In-service management represents the longest phase of a device’s lifecycle. During this period, devices require continuous software updates, which often include patches to address emerging common vulnerabilities and exposures (CVEs). Plus, if any applications are being used, ongoing performance optimization and feature maintenance are also required. As IT requirements evolve, ongoing policy alignment helps ensure devices remain compliant.
The final stages of a device’s lifecycle are the decommissioning and replacement. During this time, campuses must identify end-of-support timelines, plan replacements before vulnerabilities accumulate, securely wipe device data, and transition to newer hardware without operational disruption.
Why "Set It and Forget It" Fails in Real-World Campus Environments
As systems become more connected, unmanaged devices become more exposed. Instead of isolation, video systems are now connected to broader infrastructure and used in multiple tasks. This includes standard duties like remote monitoring, but it also includes the capturing of analytical data like queue monitoring and people counting. With all this integration, the surface area of attack becomes larger.
Cameras that aren’t actively maintained can become a weak entry point into broader networks. Key risks compound over time in several ways, including default or weak passwords that remain unchanged, devices running outdated software containing known vulnerabilities, and misalignment with IT security policies.
Vulnerabilities Are Inevitable, Management Determines Risk
It’s impossible for a connected device to be completely free from risk. However, there are simple steps that can help mitigate vulnerabilities. In instances where devices utilize open-source code, there are large communities that help identify vulnerabilities and issue patches for them.
When vulnerabilities are discovered through these and other proper management practices, they follow a predictable path. They are tracked as CVEs and given a score called a CVSS (Common Vulnerability Scoring System). This helps prioritize response and address vendor-released patches.
The main challenge lies in the speed and consistency of that response. Vulnerabilities can exist without immediate exploit, but the risk increases significantly when left unpatched. The longer devices remain unmaintained, the greater the exposure window becomes.
Campus environments face particular pressure here. Thousands of students, staff, and visitors interact with systems daily, creating an environment where even a single unpatched endpoint can evolve into disproportionate risk.
The Hidden Cost of Device Sprawl and Poor Inventory Visibility
One of the most overlooked challenges in lifecycle management is simply knowing what’s deployed. Across many campuses, surveillance systems include multiple camera models and generations, different software versions, mixed vendor environments, and legacy systems that have been in place for a decade or more.
Without centralized visibility, devices may go out of warranty unnoticed or reach the end-of-support and no longer receive new software updates. This means replacement planning becomes reactive instead of strategic. Modern device management platforms address this gap by enabling device discovery and inventory tracking, centralized configuration management, scalable software updates (including automation), and certificate and policy enforcement at scale.

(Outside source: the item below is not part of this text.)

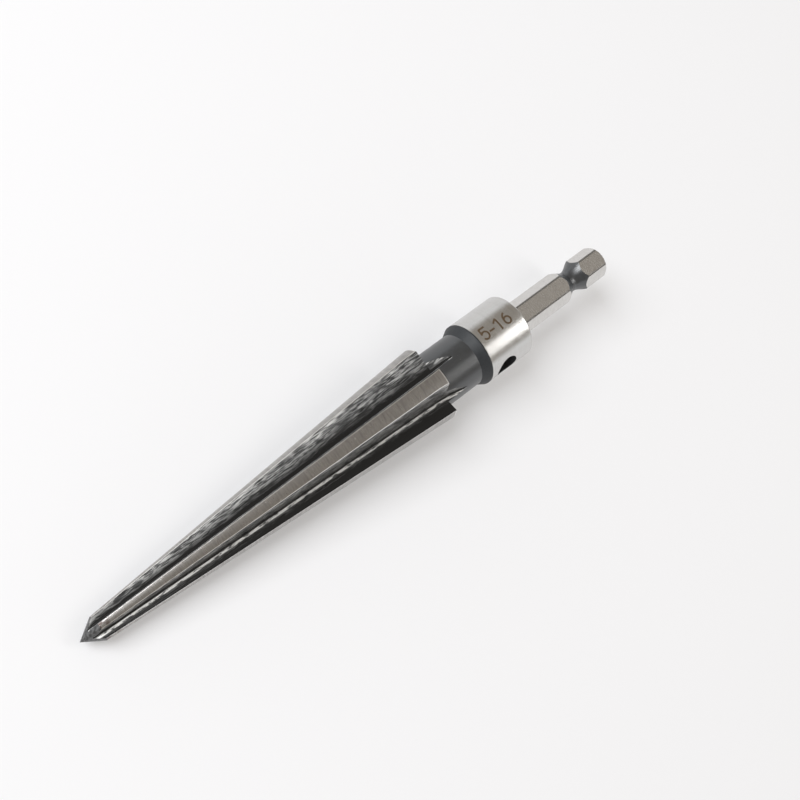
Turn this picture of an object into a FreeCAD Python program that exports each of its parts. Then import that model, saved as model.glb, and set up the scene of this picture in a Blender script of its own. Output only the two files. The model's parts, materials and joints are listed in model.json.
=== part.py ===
import FreeCAD, Part
import math
import os

os.makedirs("parts", exist_ok=True)
Vec = FreeCAD.Vector

# Sizes are in millimetres and angles in degrees.
# The tool is built round the X axis, from its point to its drive end.
# Stations along the axis are counted from the front face of the collar.

# Fluted head: a cone with straight ribs, and a blunt point ahead of it
small_dia = 5.0
large_dia = 16.0
head_len = 77.0
nose_len = 3.7
rib_bevel = 0.12

# Neck and flare between the ribs and the collar
neck_dia = 11.5
neck_len = 9.2
flare_len = 1.8
flare_rim = 0.3

# Collar with its cross hole for a tommy bar
collar_dia = 13.5
collar_len = 11.3
collar_bevel = 0.3
hole_dia = 5.0
hole_station = 4.3
hole_turn = 69.0

# Hexagon drive shank, with the holding groove of a quick-change bit
hex_flats = 6.35
hex_corner_dia = 7.1
hex_len = 26.5
hex_turn = -4.6
hex_end_bevel = 0.5
groove_from_end = 11.6
groove_front_len = 2.2
groove_dia = 4.6
groove_floor = 0.9
groove_back_len = 2.7
groove_back_sag = 0.16

# Flutes: one single-angle disc cutter, fed along the head and lifted out on the neck
flute_count = 5
cutter_offset = -0.51
face_angle = 14.2
back_angle = 80.6
corner_radius = 0.35
floor_radius = 4.57
floor_slope = 2.444
cutter_dia = 70.0
runout_before_rib_end = 3.2

# Stations that follow from the lengths
flare_front = -(flare_len + flare_rim)
rib_end = flare_front - neck_len
head_front = rib_end - head_len
point = head_front - nose_len
shank_end = collar_len + hex_len
runout = rib_end - runout_before_rib_end


def revolved(outline):
    """Turn an outline of (station, radius) corners into a solid round the axis."""
    wire = Part.makePolygon([Vec(x, 0, r) for x, r in outline + outline[:1]])
    return Part.Face(wire).revolve(Vec(0, 0, 0), Vec(1, 0, 0), 360)


def turned_body():
    """The head, neck, flare and collar, before the flutes are cut."""
    slope = (large_dia - small_dia) / 2 / head_len
    outline = [
        (point, 0),
        (head_front, small_dia / 2),
        (rib_end - rib_bevel, large_dia / 2 - slope * rib_bevel),
        (rib_end, large_dia / 2 - rib_bevel),
        (rib_end, neck_dia / 2),
        (flare_front, neck_dia / 2),
        (-flare_rim, collar_dia / 2),
        (collar_len - collar_bevel, collar_dia / 2),
        (collar_len, collar_dia / 2 - collar_bevel),
        (collar_len, 0),
    ]
    return revolved(outline)


def shank():
    """The hexagon bar, turned down at its corners, its groove and its end."""
    start = collar_len - 1.0
    corner = hex_corner_dia / 2
    length = shank_end - start
    side = hex_flats / math.sqrt(3)
    angles = [math.radians(30 + 60 * k + hex_turn) for k in range(7)]
    wire = Part.makePolygon([Vec(start, -side * math.sin(a), side * math.cos(a)) for a in angles])
    bar = Part.Face(wire).extrude(Vec(length, 0, 0))
    cone_start = shank_end - groove_from_end
    floor_start = cone_start + groove_front_len
    floor_end = floor_start + groove_floor
    back = floor_end + groove_back_len
    floor = groove_dia / 2
    chord = math.hypot(groove_back_len, corner - floor)
    sag_x = groove_back_sag * (corner - floor) / chord
    sag_r = groove_back_sag * groove_back_len / chord
    middle = Vec((floor_end + back) / 2 + sag_x, 0, (floor + corner) / 2 - sag_r)
    edges = [
        Part.makePolygon([
            Vec(start, 0, 0),
            Vec(start, 0, corner),
            Vec(cone_start, 0, corner),
            Vec(floor_start, 0, floor),
            Vec(floor_end, 0, floor),
        ]),
        Part.Wire(Part.Arc(Vec(floor_end, 0, floor), middle, Vec(back, 0, corner)).toShape()),
        Part.makePolygon([
            Vec(back, 0, corner),
            Vec(shank_end - hex_end_bevel, 0, corner),
            Vec(shank_end, 0, corner - hex_end_bevel),
            Vec(shank_end, 0, 0),
            Vec(start, 0, 0),
        ]),
    ]
    turned = Part.Face(Part.Wire(edges)).revolve(Vec(0, 0, 0), Vec(1, 0, 0), 360)
    return bar.common(turned)


def cutter_section(station, floor, up):
    """The cutter's V, as a face. Its corner is at the given floor height, rounded; up is its feed side."""
    across = Vec(0, -1, 0)
    corner = Vec(station, 0, 0) + across * cutter_offset + floor
    face_dir = across * math.sin(math.radians(face_angle)) + up * math.cos(math.radians(face_angle))
    back_dir = across * -math.sin(math.radians(back_angle)) + up * math.cos(math.radians(back_angle))
    half = math.radians(face_angle + back_angle) / 2
    cut_back = corner_radius / math.tan(half)
    middle_dir = (face_dir + back_dir).normalize()
    middle = corner + middle_dir * (corner_radius / math.sin(half) - corner_radius)
    face_low = corner + face_dir * cut_back
    back_low = corner + back_dir * cut_back
    face_top = corner + face_dir * large_dia * 0.6
    back_top = corner + back_dir * large_dia * 0.75
    arc = Part.Arc(face_low, middle, back_low).toShape()
    sides = Part.makePolygon([back_low, back_top, back_top + up * large_dia * 0.5, face_top, face_low])
    return Part.Face(Part.Wire([arc] + sides.Edges))


def flute_cutter():
    """The space that the cutter sweeps: a straight pass along the head, then the disc that stays."""
    feed = Vec(0, 0, 1)
    slope = math.radians(floor_slope)
    along = Vec(math.cos(slope), 0, math.sin(slope))
    up = Vec(-math.sin(slope), 0, math.cos(slope))
    end_floor = floor_radius - math.tan(slope) * runout_before_rib_end
    pass_len = (runout - point + 4.0) / math.cos(slope)
    section = cutter_section(runout, feed * end_floor, up)
    straight = section.extrude(along * -pass_len)
    hub = Vec(runout, 0, end_floor) + up * (cutter_dia / 2)
    disc = section.copy()
    disc.rotate(hub, Vec(0, 1, 0), 2.0)
    disc = disc.revolve(hub, Vec(0, 1, 0), -42.0)
    return straight.fuse(disc)


def side_turn(radius, floor, angle, side):
    """The angle from the feed direction at which a side of the V leaves a circle of this radius."""
    dx = side * math.sin(math.radians(angle))
    dy = math.cos(math.radians(angle))
    half_b = cutter_offset * dx + floor * dy
    reach = -half_b + math.sqrt(half_b ** 2 - cutter_offset ** 2 - floor ** 2 + radius ** 2)
    return math.degrees(math.atan2(cutter_offset + reach * dx, floor + reach * dy))


def cross_hole():
    """The space of the round hole through the collar."""
    reach = collar_dia / 2 + 1.0
    hole = Part.makeCylinder(hole_dia / 2, 2 * reach, Vec(hole_station, 0, -reach), Vec(0, 0, 1))
    hole.rotate(Vec(0, 0, 0), Vec(1, 0, 0), hole_turn)
    return hole


# At the large end the flute's two edges stand at these angles from its feed direction
lead_turn = side_turn(large_dia / 2, floor_radius, face_angle, 1)
back_turn = side_turn(large_dia / 2, floor_radius, back_angle, -1)
half_gap = (lead_turn - back_turn) / 2

# The gap between the two lowest ribs faces straight down
first_flute = 180 - (lead_turn + back_turn) / 2

cutter = flute_cutter()
cutters = []
for number in range(flute_count):
    tool = cutter.copy()
    tool.rotate(Vec(0, 0, 0), Vec(1, 0, 0), first_flute + 360 / flute_count * number)
    cutters.append(tool)

reamer = turned_body().cut(cutters)
reamer = reamer.fuse(shank())
reamer = reamer.cut(cross_hole()).removeSplitter()

# The tool lies on the edges of its two lowest ribs, so its point end dips
tip_floor = floor_radius - math.tan(math.radians(floor_slope)) * head_len
tip_turn = side_turn(small_dia / 2, tip_floor, face_angle, 1) + first_flute - 180
high_end = large_dia / 2 * math.cos(math.radians(half_gap))
low_end = small_dia / 2 * math.cos(math.radians(tip_turn))
rest_tilt = math.degrees(math.atan((high_end - low_end) / head_len))
reamer.rotate(Vec(0, 0, 0), Vec(0, 1, 0), -rest_tilt)
box = reamer.optimalBoundingBox(False, False)
reamer.translate(Vec(-(box.XMin + box.XMax) / 2, -(box.YMin + box.YMax) / 2, -box.ZMin))

reamer.exportStep("parts/reamer.step")
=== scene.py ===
import json
import math

import bmesh
import bpy
from mathutils import Matrix, Vector


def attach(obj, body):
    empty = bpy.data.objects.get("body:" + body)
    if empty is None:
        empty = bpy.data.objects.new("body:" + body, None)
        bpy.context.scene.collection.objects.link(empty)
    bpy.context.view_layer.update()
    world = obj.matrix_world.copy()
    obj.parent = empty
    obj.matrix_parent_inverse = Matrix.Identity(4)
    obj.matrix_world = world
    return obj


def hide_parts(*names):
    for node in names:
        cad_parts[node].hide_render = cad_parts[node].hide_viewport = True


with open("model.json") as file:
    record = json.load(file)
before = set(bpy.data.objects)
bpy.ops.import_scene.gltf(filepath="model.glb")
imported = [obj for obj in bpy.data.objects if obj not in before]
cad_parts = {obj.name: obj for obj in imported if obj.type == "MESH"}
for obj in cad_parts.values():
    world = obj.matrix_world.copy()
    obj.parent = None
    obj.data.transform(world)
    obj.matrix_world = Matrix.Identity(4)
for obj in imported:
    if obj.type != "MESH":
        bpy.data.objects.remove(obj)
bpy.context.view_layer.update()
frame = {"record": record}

bl_info = {
    "name": "Taper reamer",
    "version": (1, 0, 0),
    "blender": (4, 5, 0),
    "location": "3D View > Sidebar > Reamer",
    "description": "Makes a straight-fluted taper reamer with its ground and blackened finishes, and a small studio",
    "category": "Object",
}

mounts = {mount["name"]: mount for mount in frame["record"]["mounts"]}
MM = 0.001

# The tool's own axis. It lies on two ribs, so it rises a little towards the drive end.
AXIS = Vector(mounts["hex_shank"]["axis"]).normalized()
RISE = math.atan2(AXIS.z, AXIS.x)
HOLE_STATION = 4.3 * MM
COLLAR_FRONT = Vector(mounts["cross_hole"]["pos_m"]) - AXIS * HOLE_STATION
TO_ROW = Matrix.Translation(COLLAR_FRONT) @ Matrix.Rotation(-RISE, 4, "Y")

# How near corners of neighbouring pitches weld, and how wide the node trees are laid out
WELD = 2e-6
NODES_IN_ROW = 12

# The first strip of the flute's long side is the worn edge of the land before it, up to this part of the leg
HEEL_LEG = 0.016

# Black oxide is a hard glossy layer, so it shines more than paint does
OXIDE_IOR = 1.9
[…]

Service Contracts and Lifecycle Planning: Moving from Reactive to Predictive
While it is important to stay on top of all stages of your device’s lifecycle and manage its vulnerabilities, it is also a challenge. Many system integrators offer service contracts that help transform lifecycle management from an ad hoc process into a structured strategy. Rather than reacting to failures or vulnerabilities, organizations can work with their system integrator to ensure alignment between system performance and ongoing support needs.
These contracts can verify that maintenance schedules match vendor support timelines, plan for software updates as part of operational cycles, budget for replacement based on end-of-support forecasting, and confirm continuous cybersecurity compliance.

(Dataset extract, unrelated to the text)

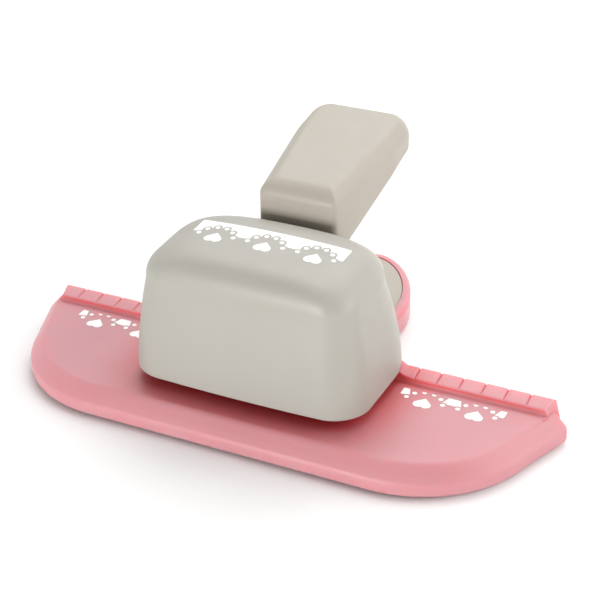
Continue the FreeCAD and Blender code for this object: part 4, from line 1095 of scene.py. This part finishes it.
class PUNCH_OT_stage(bpy.types.Operator):
    """Sets the floor, the soft lights, the pale surroundings and the camera"""
    bl_idname = "punch.stage"
    bl_label = "Stage"

    def execute(self, context):
        s = context.scene.punch_stage
        scene = context.scene
        scene.view_settings.view_transform = "Standard"
        level = CAD_BOX[0][2]
        self.add_floor(s, level)
        world = bpy.data.worlds.new("pale_room")
        scene.world = world
        world.use_nodes = True
        background = world.node_tree.nodes["Background"]
        background.inputs["Color"].default_value = (1, 1, 1, 1)
        self.dim_front(world.node_tree, background, s)
        middle = (0, 0, level + 0.03)
        soft_light("key_light", s.key, 0.5, (-0.55, -0.2, 0.45), middle)
        soft_light("fill_light", s.fill, 0.6, (0.6, 0.1, 0.35), middle)
        soft_light("low_light", s.low, 0.26, (-0.15, -1.0, 0.14), middle)
        soft_light("top_light", s.top, 0.8, (-0.1, 0.45, 0.75), middle)
        self.add_camera(s, scene)
        return {"FINISHED"}

    def dim_front(self, tree, background, s):
        """The room's brightness falls from s.sky behind to s.dim times that high in front."""
        place = tree.nodes.new("ShaderNodeTexCoord")
        facing = tree.nodes.new("ShaderNodeVectorMath")
        facing.operation = "DOT_PRODUCT"
        facing.inputs[1].default_value = (0.1, -0.77, 0.63)
        tree.links.new(place.outputs["Generated"], facing.inputs[0])
        fall = ranged(tree, facing.outputs["Value"], (-0.05, 0.75), (s.sky, s.sky * s.dim))
        tree.links.new(fall, background.inputs["Strength"])

    def add_floor(self, s, level):
        """A flat grid just under the feet."""
        steps = np.linspace(-1, 1, s.grid + 1) * s.floor_half
        x, y = np.meshgrid(steps, steps)
        index = np.arange(x.size).reshape(x.shape)
        faces = np.stack([index[:-1, :-1], index[:-1, 1:], index[1:, 1:], index[1:, :-1]], -1)
        mesh = bpy.data.meshes.new("floor")
        mesh.from_pydata(np.stack([x, y, np.full_like(x, level)], -1).reshape(-1, 3), [],
                         faces.reshape(-1, 4).tolist())
        floor = bpy.data.objects.new("floor", mesh)
        bpy.context.scene.collection.objects.link(floor)
        material, tree, shader, place = node_material("pale_table")
        tint(tree, shader, noise(tree, place, 3, 2), sizes("finish").floor, 0.985)
        roughness, shine = 0.75, 0.15
        shader.inputs["Roughness"].default_value = roughness
        shader.inputs["Specular IOR Level"].default_value = shine
        mesh.materials.append(material)

    def add_camera(self, s, scene):
        """A camera that looks down its azimuth and elevation, then tilts by its roll."""
        a, e, roll = s.azimuth, s.elevation, s.roll
        look = Vector((-np.sin(a) * np.cos(e), np.cos(a) * np.cos(e), -np.sin(e)))
        right = Vector((np.cos(a), np.sin(a), 0))
        up = right.cross(look)
        across = right * np.cos(roll) + up * np.sin(roll)
        above = up * np.cos(roll) - right * np.sin(roll)
        camera = bpy.data.cameras.new("camera")
        camera.lens, camera.sensor_width = s.lens, 36
        camera.clip_start, camera.clip_end = 0.01, 20
        thing = bpy.data.objects.new("camera", camera)
        scene.collection.objects.link(thing)
        axes = Matrix((across, above, -look)).transposed().to_4x4()
        thing.matrix_world = Matrix.Translation(Vector(s.eye)) @ axes
        scene.camera = thing


# ---------------------------------------------------------------- add-on
STEPS = (PUNCH_OT_works, PUNCH_OT_springs, PUNCH_OT_tray, PUNCH_OT_panel, PUNCH_OT_head,
         PUNCH_OT_lever, PUNCH_OT_border, PUNCH_OT_stage)


class PUNCH_PT_sidebar(bpy.types.Panel):
    """Lists the pieces in the order in which they are made"""
    bl_idname = "PUNCH_PT_sidebar"
    bl_label = "Border punch"
    bl_space_type = "VIEW_3D"
    bl_region_type = "UI"
    bl_category = "Border punch"

    def draw(self, context):
        for step in STEPS:
            self.layout.operator(step.bl_idname)


def register():
    for name, group in GROUPS.items():
        bpy.utils.register_class(group)
        setattr(bpy.types.Scene, "punch_" + name, PointerProperty(type=group))
    for step in (*STEPS, PUNCH_PT_sidebar):
        bpy.utils.register_class(step)


def unregister():
    for step in (PUNCH_PT_sidebar, *reversed(STEPS)):
        bpy.utils.unregister_class(step)
    for name, group in reversed(GROUPS.items()):
        delattr(bpy.types.Scene, "punch_" + name)
        bpy.utils.unregister_class(group)


def main():
    """Makes every piece in order."""
    register()
    for step in STEPS:
        family, name = step.bl_idname.split(".")
        getattr(getattr(bpy.ops, family), name)()


if __name__ == "__main__":
    main()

Service contracts help campuses operationalize this model, making certain devices remain secure and supported throughout their usable life. The shift from reactive to predictive maintenance gives campuses greater control of their systems and leaves them better prepared for whatever comes next.
The Resource Challenge: Why Maintenance Is Often Delayed
Even when organizations understand lifecycle requirements, execution can break down due to resource constraints. Common barriers include limited IT or security staff capacity, competing operational priorities, fear of disrupting existing integrations, and perceived complexity of updates across large device fleets.
Modern device management tools significantly reduce this operational burden. Manual updates, which once took hours per device fleet segment, can be reduced to minutes at scale using automated management. Large organizations may shift from hundreds of hours of work to near-continuous automated maintenance cycles. The result is efficiency and consistency — essential for security resilience.
The Future of Camera Lifecycle Management: Automation and Predictive Security
The next evolution of lifecycle management is increasingly automated and predictive. Emerging trends include automated software patching and update scheduling, predictive maintenance that identifies failing components such as SD cards, AI-assisted monitoring of device health and performance, and integration with broader IT and cybersecurity ecosystems.
These capabilities shift lifecycle management from reactive maintenance to proactive assurance. Rather than responding to problems after they emerge, organizations can anticipate issues and address them before they affect operations. The result is system-wide resilience that scales with campus needs.
Lifecycle Management: A Security Imperative, not a Technical Detail
Camera lifecycle management is a core pillar of modern campus security strategy. From initial deployment through ongoing maintenance and eventual replacement, opportunity and risk are present at every stage of a device's life.
Organizations treating surveillance as a continuous lifecycle — rather than a one-time installation — are better positioned to reduce cyber exposure, improve operational efficiency, extend system value over time, and maintain compliance with evolving IT policies.
The shift is fundamental. Security cannot be established at installation and assumed to persist. It must be maintained, adapted, and renewed throughout the entire life of every device on the network.